Spirituality is a worldview that suggests there is more to life than what people experience on a sensory and physical level. It often involves religious traditions that focus on the belief in a higher form of intelligence or consciousness running the universe and a larger purpose for human existence. People may also describe themselves as spiritual without being religious. Spirituality often focuses on finding inspiration, reverence, awe, meaning and purpose in one’s life. It tends to come into focus during times of emotional stress, physical (and mental) illness, death, loss or grief.

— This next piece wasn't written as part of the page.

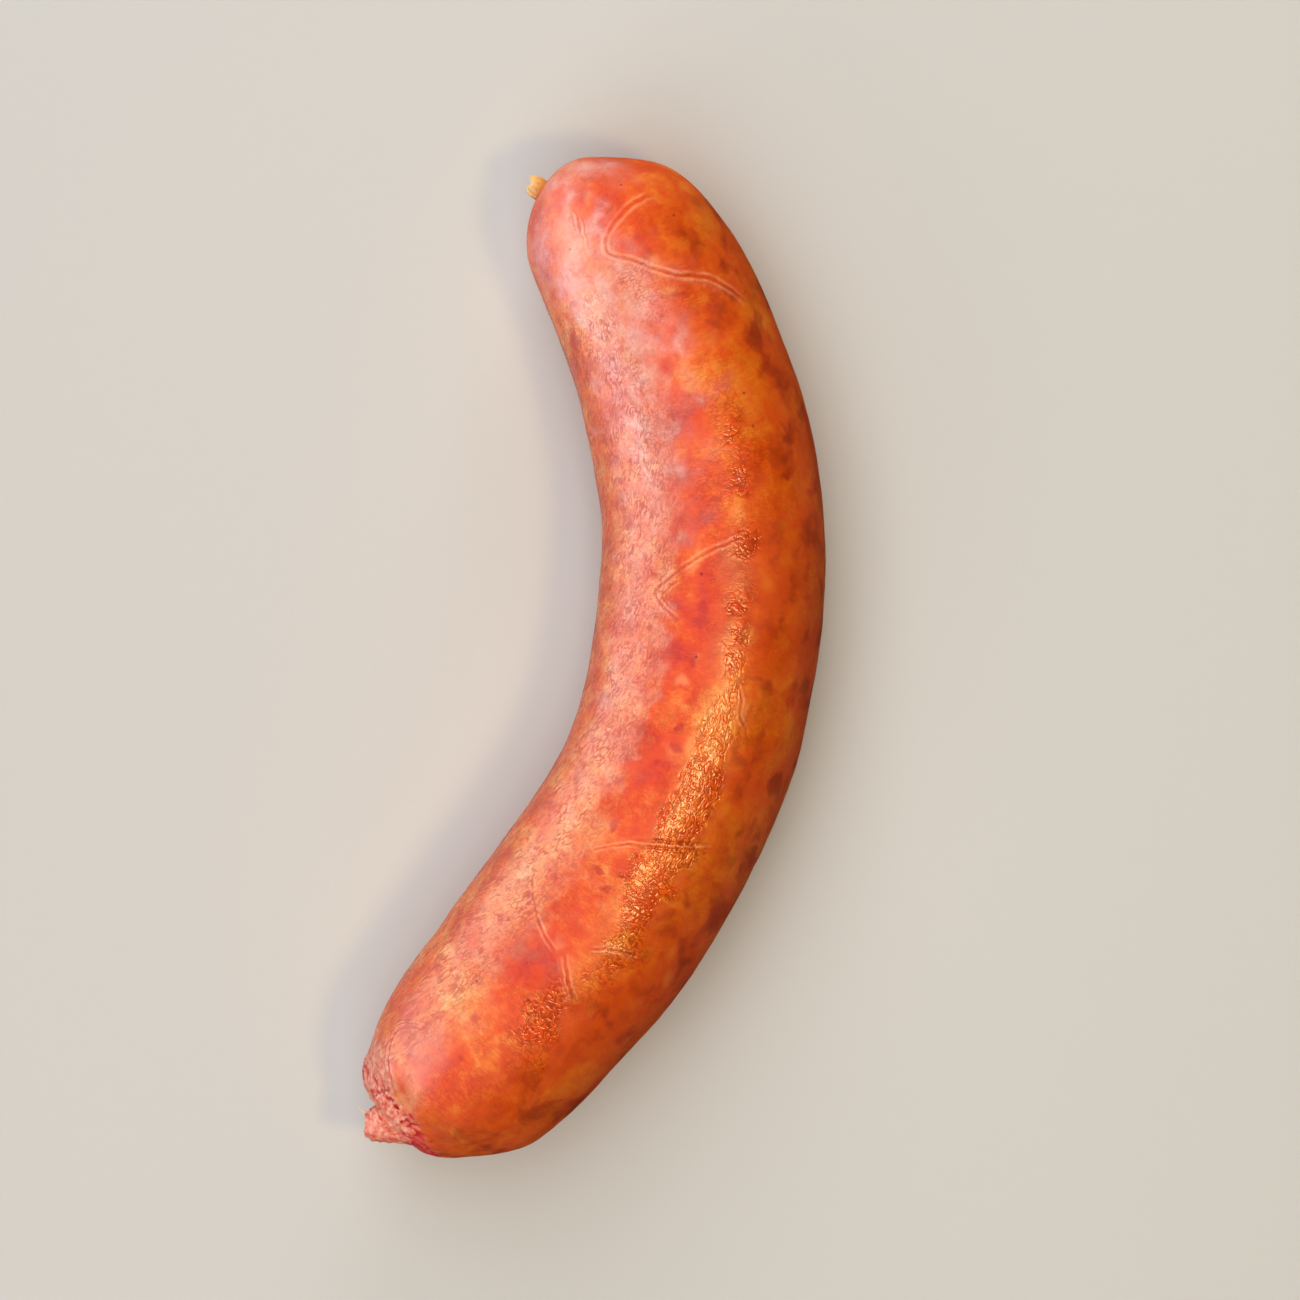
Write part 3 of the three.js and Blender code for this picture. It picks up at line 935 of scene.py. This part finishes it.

A person’s spirituality can look like religion or it could be related to a practice of meditation, yoga, healing, psychic powers, Astrology and the paranormal. It can involve going to a church, synagogue or mosque. It can also include a daily practice of prayer, meditation or mindfulness, or it can be connected to nature and art. Increasingly, therapists are finding it helpful to work with patients on their spirituality. This can be done through a variety of tools including lifemaps in which patients depict their spiritual journey; genograms, in which they chart the role of spirituality over several generations of their family; and eco-maps, in which they explore their current relationship with the environment.
Spirituality requires practice, commitment and love for yourself. It can be beneficial for coping with anxiety, stress and depression and for developing hope and optimism in your life. It can also boost immune function and promote self-transcendent emotions, such as gratitude, self-compassion, awe and hope.